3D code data
Begin
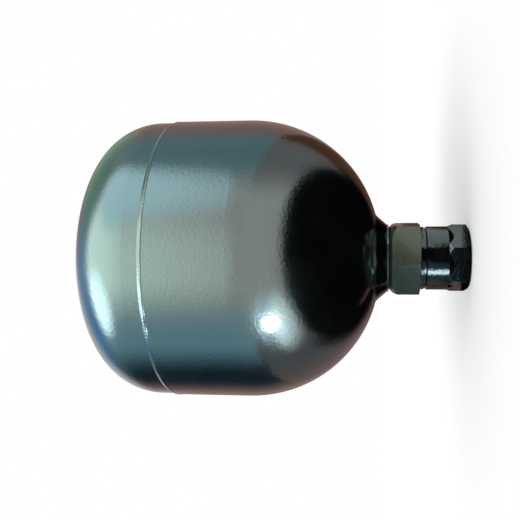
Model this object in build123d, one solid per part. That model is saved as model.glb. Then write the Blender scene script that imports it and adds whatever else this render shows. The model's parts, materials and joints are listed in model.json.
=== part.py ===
from build123d import *
import os
from math import acos, cos, pi, radians, sin, sqrt, tan

# Bladder accumulator, two-litre class.  A squat welded steel vessel holds a rubber bladder that hangs
# from a gas stem in the upper dome.  The fluid port is clamped in the neck of the lower dome, carries a
# spring-loaded poppet valve and ends in a hexagonal adapter.
# The vessel stands on its port: Z runs up its axis, and the origin is the centre of the port's end face.
# All lengths are in millimetres.  Threads are plain cylinders at their pitch radius.

# ---------------------------------------------------------------- vessel
shell_diameter = 168.0
shell_wall = 6.5
cylinder_length = 53.4            # straight wall between the tangent lines of the two domes
fluid_dome_radius = 76.8          # meridian arc of the dome at the fluid end
knuckle_radius = 37.0             # gas end: corner arc of the dished dome
crown_radius = 136.0              # gas end: flat middle of the dished dome
gas_end_step = 0.7                # how far the gas end's wall lies inside the fluid end's, all round
seam_below_gas_dome = 9.7         # middle of the girth weld, below the gas dome's tangent line
weld_width = 2.2
weld_crown = 0.5                  # how far the weld bead stands proud of the line between the walls
weld_root = 0.3                   # and how far its root stands proud inside

# ---------------------------------------------------------------- neck of the fluid end
neck_radius = 20.6
neck_bore_radius = 16.2
neck_straight = 1.0               # round part between the lock nut and the cone
neck_to_dome = 4.2                # from the cone's lower end up to where the dome's arc would close
neck_cone_angle = 49.0            # of the cone's side, from the horizontal
neck_fillet = 3.0                 # where the cone runs out into the dome
neck_seat_radius = 24.0           # flat inside the dome, under the anti-extrusion ring

# ---------------------------------------------------------------- port adapter
adapter_hex_flats = 36.0
adapter_hex_turn = 46.5           # direction of one corner, in degrees from +X
adapter_hex_length = 13.0
adapter_length = 26.2
adapter_body_radius = 19.2
adapter_rim_chamfer = 0.8
adapter_shoulder_angle = 57.0     # of the corners below the round body, from the end face's plane
adapter_run_out = 3.1             # how far the flats' middles slope out to the round body
adapter_land_bottom = 12.0        # the land between its two threads
adapter_land_thickness = 1.6
adapter_land_bore = 9.5
line_thread_radius = 12.64        # pitch radius of the G 3/4 thread that takes the hydraulic line
thread_mouth_chamfer = 1.2

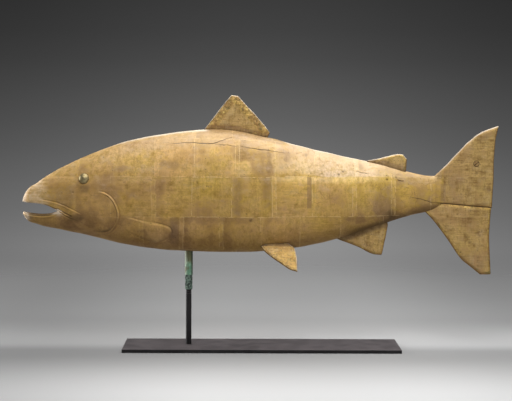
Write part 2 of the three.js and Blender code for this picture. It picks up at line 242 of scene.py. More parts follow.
def ease(value, low, high):
    """0 up to low, 1 from high, smooth between them."""
    t = np.clip((value - low) / (high - low), 0, 1)
    return t * t * (3 - 2 * t)


def bump(value, width):
    return np.exp(-((value / width) ** 2))


def waves(points, length, seed, count=7):
    """A smooth random field of about -1 to 1, whose swells are about length apart."""
    rng = np.random.default_rng(seed)
    total = np.zeros(len(points))
    for _ in range(count):
        heading = rng.normal(size=3)
        heading *= 2 * math.pi / (length * rng.uniform(0.7, 1.5) * np.linalg.norm(heading))
        total += np.sin(points @ heading + rng.uniform(0, 2 * math.pi))
    return total / math.sqrt(count)


def through(points, steps=8):
    """The curve through a run of points that the model's outlines use."""
    p = np.array(points, float)
    run = [p[0]]
    for i in range(len(p) - 1):
        before, after = p[max(i - 1, 0)], p[min(i + 2, len(p) - 1)]
        leave, arrive = (p[i + 1] - before) / 2, (after - p[i]) / 2
        for t in np.arange(1, steps + 1) / steps:
            run.append(
                (2 * p[i] - 2 * p[i + 1] + leave + arrive) * t**3
                + (3 * p[i + 1] - 3 * p[i] - 2 * leave - arrive) * t**2
                + leave * t
                + p[i]
            )
    return run


def outline(runs):
    """The closed outline through runs of points."""
    points = [np.array(runs[0][0], float)]
    for run in runs[1:]:
        points += through([points[-1], *run])[1:] if len(run) > 1 else [np.array(run[0], float)]
    if np.linalg.norm(points[-1] - points[0]) < 0.01:
        points.pop()
    return np.array(points)


def resample(points, step, closed=True):
    """Points about step apart along a line, its corners kept."""
    ends = np.roll(points, -1, axis=0) if closed else points[1:]
    out = []
    for a, b in zip(points, ends):
        count = max(1, round(np.linalg.norm(b - a) / step))
        out += [a + (b - a) * k / count for k in range(count)]
    if not closed:
        out.append(points[-1])
    return np.array(out)


def thin_out(points, step):
    """Leaves out points of a closed line that crowd closer than step, apart from its sharp corners."""
    kept = [points[0]]
    for i in range(1, len(points)):
        a, b = points[i] - points[i - 1], points[(i + 1) % len(points)] - points[i]
        turn = abs(math.atan2(a[0] * b[1] - a[1] * b[0], a @ b))
        if turn > 0.5 or np.linalg.norm(points[i] - kept[-1]) >= step:
            kept.append(points[i])
    return np.array(kept)


def side_view(x, z):
    return np.stack([x, z], 1)


def at_y(flat, y):
    """Points of the side view as [x, y, z]."""
    return np.stack([flat[:, 0], np.broadcast_to(y, len(flat)), flat[:, 1]], 1)


def left_of(along):
    """Unit vectors to the left of each direction in the side view."""
    across = np.stack([-along[:, 1], along[:, 0]], 1)
    return across / np.maximum(np.linalg.norm(along, axis=1), 1e-9)[:, None]


def inward(line):
    """Unit vectors into a closed outline at its points."""
    ahead = np.roll(line, -1, axis=0)
    area = (line[:, 0] * ahead[:, 1] - ahead[:, 0] * line[:, 1]).sum()
    return left_of(ahead - np.roll(line, 1, axis=0)) * np.sign(area)


def distance(points, line, closed=False):
    """How far each [x, z] is from a line."""
    ends = np.roll(line, -1, axis=0) if closed else line[1:]
    nearest = np.full(len(points), np.inf)
    for a, b in zip(line, ends):
        run = b - a
        t = np.clip((points - a) @ run / max(run @ run, 1e-9), 0, 1)
        nearest = np.minimum(nearest, np.linalg.norm(points - a - t[:, None] * run, axis=1))
    return nearest


def inside(points, line):
    """Whether each [x, z] is inside a closed outline."""
    odd = np.zeros(len(points), bool)
    for (ax, az), (bx, bz) in zip(line, np.roll(line, -1, axis=0)):
        crosses = (az > points[:, 1]) != (bz > points[:, 1])
        if az != bz:
            odd ^= crosses & (points[:, 0] < (bx - ax) * (points[:, 1] - az) / (bz - az) + ax)
    return odd


# The body's skin

def section(x):
    """The section at x: its widest level, its reach above and below that, and its upper curve's power."""
    top, bottom = back(x), belly(x)
    power = SECTION_POWER + (RIDGE_POWER - SECTION_POWER) * ease(x, RIDGE_FROM_X, RIDGE_TO_X)
    return (top + bottom) / 2, (top - bottom) / 2, power


def section_at(x, z):
    """The same three for points at x and z, with the power of their own side."""
    waist, reach, power = section(x)
    return waist, reach, np.where(z > waist, power, SECTION_POWER)


def skin(x, out, up):
    """Points of the skin at x, where out and up are the cosine and sine of the angle round the section."""
    waist, reach, power = section(x)
    soften = 2 / np.where(up > 0, power, SECTION_POWER)
    y = np.sign(out) * np.abs(out) ** soften * half(x)
    z = waist + np.sign(up) * np.abs(up) ** soften * reach
    return np.stack([x, y, z], axis=1)


def skin_y(x, z):
    """How far the skin stands out from the middle plane at x and z."""
    waist, reach, power = section_at(x, z)
    return half(x) * (1 - np.clip(np.abs(z - waist) / reach, 0, 1) ** power) ** (1 / power)


def skin_depth(points):
    """About how far points are under the skin."""
    x, y, z = points.T
    waist, reach, power = section_at(x, z)
    share = ((np.abs(y) / half(x)) ** power + (np.abs(z - waist) / reach) ** power) ** (1 / power)
    return (1 - share) * np.hypot(y, z - waist)


def girth(x, z, steps=20):
    """Distance along the skin from the middle level of the leaves up to z, less than 0 below it."""
    waist, reach, power = section_at(x, z)
    share = np.clip(np.abs(z - waist) / reach, 0, 1)
    widest = np.arcsin(share ** (power / 2))
    length = np.zeros(len(x))
    last = np.stack([half(x), np.zeros(len(x))])
    for k in range(1, steps + 1):
        angle = widest * k / steps
        point = np.stack([np.cos(angle) ** (2 / power) * half(x), np.sin(angle) ** (2 / power) * reach])
        length += np.hypot(*(point - last))
        last = point
    return np.sign(z - waist) * length + waist - LEAF_LEVEL


# Carving in low relief: each gives its height over the skin, the painted shade of its grooves and of the
# shadows it casts, and the painted highlight along its ridges where the light catches them

mouth_line = outline(MOUTH)
pectoral_line = outline(PECTORAL)
strap_top, strap_bottom = fair(STRAP_TOP), fair(STRAP_BOTTOM)
strap_fold = np.array(STRAP_FOLD, float)


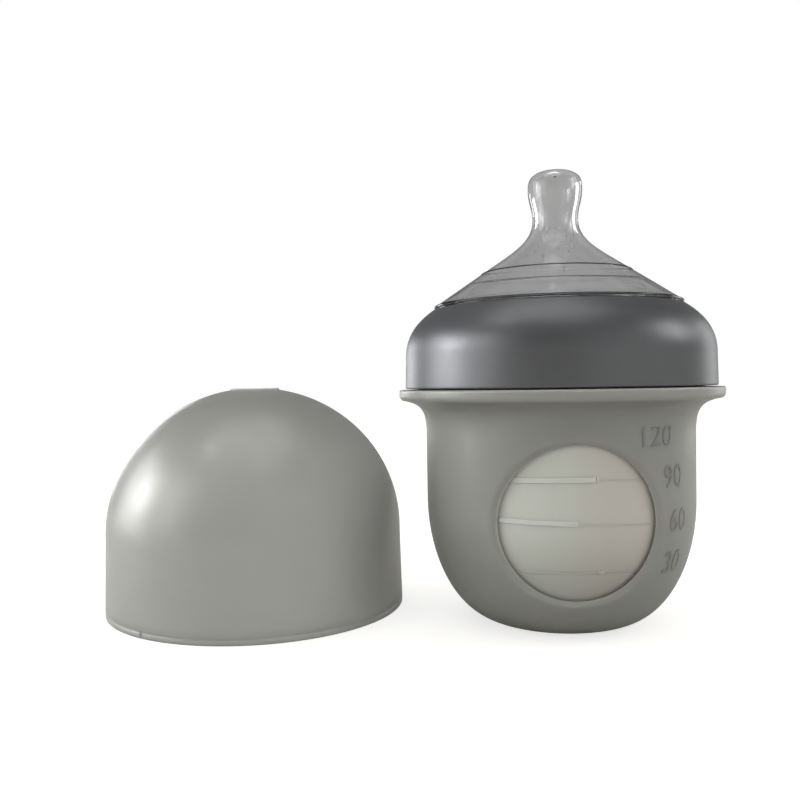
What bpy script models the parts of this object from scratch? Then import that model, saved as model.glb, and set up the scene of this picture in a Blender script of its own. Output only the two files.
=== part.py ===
"""Baby bottle with a soft inner pouch: outer shell, pouch, nipple, screw collar and dome cap.

Units are metres, +Z is up and the origin is the centre of the shell's flat base. The shell's round
window faces -Y. The dome cap stands beside the bottle on the same surface.
"""

import math

import bmesh
import bpy

MM = 0.001

# Driving dimensions.
SEGMENTS = 40
GAP = 0.3 * MM

BASE_RADIUS = 15.5 * MM
BODY_RADIUS = 33.75 * MM
BOWL_HEIGHT = 31.0 * MM
SHELL_WALL = 1.6 * MM
FLARE_START = 48.5 * MM
FLARE_END = (39.3 * MM, 55.8 * MM)
FLARE_BENDS = ((35.2 * MM, 54.9 * MM), (34.0 * MM, 53.4 * MM))
FLANGE_RADIUS = 40.6 * MM
FLANGE_TOP = 58.6 * MM
FLANGE_ROUND = 1.3 * MM
FLANGE_EDGE = 0.4 * MM
NECK_RADIUS = 35.75 * MM
NECK_BORE_RADIUS = 34.0 * MM
NECK_BORE_START = 56.9 * MM
NECK_TOP = 67.5 * MM
NECK_EDGE = 0.3 * MM

WINDOW_RADIUS = 17.6 * MM
WINDOW_HEIGHT = 28.4 * MM

THREAD_PITCH = 4.0 * MM
THREAD_TURNS = 1.0
THREAD_DEPTH = 1.2 * MM
THREAD_ROOT_HALF = 0.95 * MM
THREAD_CREST_HALF = 0.45 * MM
THREAD_BURIED = 0.5 * MM
NECK_THREAD_START = 62.3 * MM
THREAD_LEAD_GAP = 1.75 * MM

POUCH_WALL = 1.05 * MM
POUCH_BASE_WALL = 2.0 * MM
POUCH_LIP_RADIUS = 36.65 * MM
POUCH_LIP_THICKNESS = 1.3 * MM

NIPPLE_FLANGE_RADIUS = 36.75 * MM
NIPPLE_FLANGE_THICKNESS = 1.4 * MM
NIPPLE_ROOT_RADIUS = 34.8 * MM
NIPPLE_ROOT_HEIGHT = 72.3 * MM
NIPPLE_THROAT_HEIGHT = 76.3 * MM
NIPPLE_SKIRT = ((33.0 * MM, 71.6 * MM), (29.2 * MM, 75.8 * MM))
NIPPLE_CONE_END = (30.3 * MM, 80.35 * MM)
NIPPLE_CONE_START = (18.6 * MM, 88.25 * MM)
NIPPLE_INNER_CONE_END = (29.1 * MM, 79.0 * MM)
NIPPLE_INNER_CONE_START = (15.3 * MM, 88.2 * MM)
NIPPLE_CONE_LEAD = 9.5 * MM
NIPPLE_NECK_LEAD = 5.5 * MM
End
→ GIVEN REQUEST: Copy every line of the records above, starting with the first, up to and including the line containing "from math import".

→ THE RESPONSE:
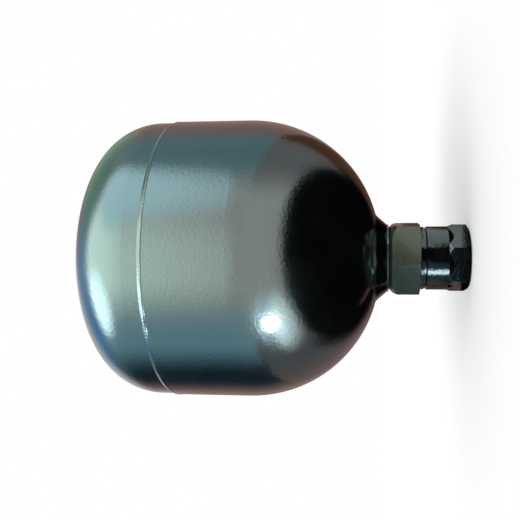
Model this object in build123d, one solid per part. That model is saved as model.glb. Then write the Blender scene script that imports it and adds whatever else this render shows. The model's parts, materials and joints are listed in model.json.
=== part.py ===
from build123d import *
import os
from math import acos, cos, pi, radians, sin, sqrt, tan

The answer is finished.